Dr. Courtney Yarbrough Receives K01 to Study OUD Treatment Adoption Among Primary Care Providers

July 27, 2020

Courtney R. Yarbrough, PhD, has been awarded a five-year professional development grant (K01) from the National Institute on Drug Abuse to study the adoption of treatments for opioid use disorder (OUD) among primary care providers. Approximately 10.3 million Americans misuse prescription (e.g., oxycodone) or illicit (e.g., heroin) opioids, and two million Americans suffer from OUD. Effective medications are approved to treat OUD but are vastly underutilized. One such medication, buprenorphine (e.g., Suboxone) holds substantial promise to expand OUD treatment because it can be prescribed in an outpatient, primary care setting. However, few primary care physicians prescribe the drug.

Yarbrough will conduct an in-depth examination of the barriers and facilitators to primary care buprenorphine prescribing using both quantitative analyses of large datasets and qualitative interviews of providers, pharmacists, patients, and community members. Her objective is to identify policy tools and medical practice adaptations that promote implementation of buprenorphine treatment in the primary care setting.

A K01 professional development award provides faculty with time and resources to advance their skills and knowledge in key areas through training opportunities and collaboration with expert mentors.
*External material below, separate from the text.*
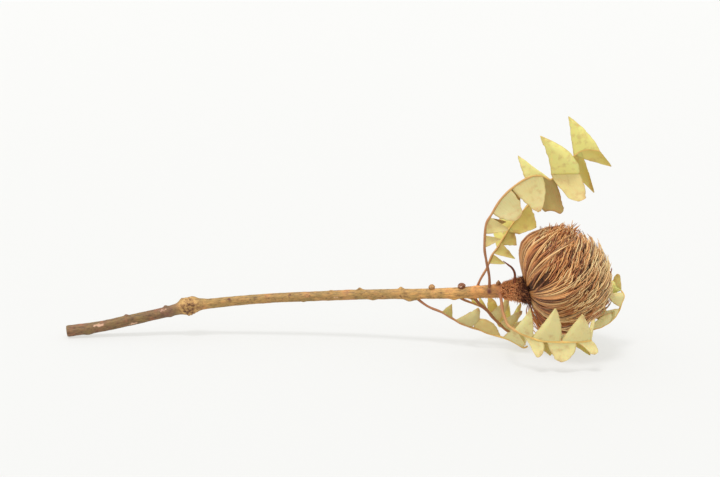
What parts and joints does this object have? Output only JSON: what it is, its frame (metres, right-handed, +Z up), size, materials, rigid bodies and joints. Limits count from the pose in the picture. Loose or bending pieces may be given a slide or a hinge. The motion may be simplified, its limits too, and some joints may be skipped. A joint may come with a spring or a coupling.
{
  "type": "dried banksia flower head on a stem",
  "caption": "Dried banksia flower head of packed brown florets on a cut woody stem with saw-toothed dried leaves.",
  "frame": {"origin": "middle of the whole piece's box, on the surface that it lies on", "axes": "+X from the cut end of the stem to the flower head, +Z up, +Y to the back"},
  "size_m": [0.4614, 0.1054, 0.191],
  "materials": {
    "bark": "dry tan bark with brown streaks and pale scars",
    "bracts": "dull, furry, dark red-brown",
    "florets": "dry golden brown straw-like strands",
    "buds": "dull dark brown",
    "leaf": "dry, papery, yellow-green with a silky sheen"
  },
  "bodies": {
    "root": {"stem": "bark", "bract_collar": "bracts", "flower_head": "florets", "curled_bract": "bracts", "bud_1": "buds", "bud_2": "buds", "bud_3": "buds", "leaf_arching": "leaf", "leaf_back": "leaf", "leaf_front": "leaf", "leaf_low": "leaf", "leaf_under": "leaf", "leaf_rear": "leaf"}
  },
  "joints": []
}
Yarbrough will focus on building her expertise in geospatial analysis, implementation science, and qualitative research methods in addition to enhancing her clinical knowledge of substance use disorders. Her mentorship team will be led by Dr. Hannah L.F. Cooper, Rollins Chair of Substance Use Disorders Research, and includes Drs. Jessica M. Sales, Lance A. Waller, and Karen Drexler (Emory School of Medicine).

Yarbrough’s research concentrates on substance use disorders and treatment access in addition to policies that affect pharmaceutical use and prices in the United States.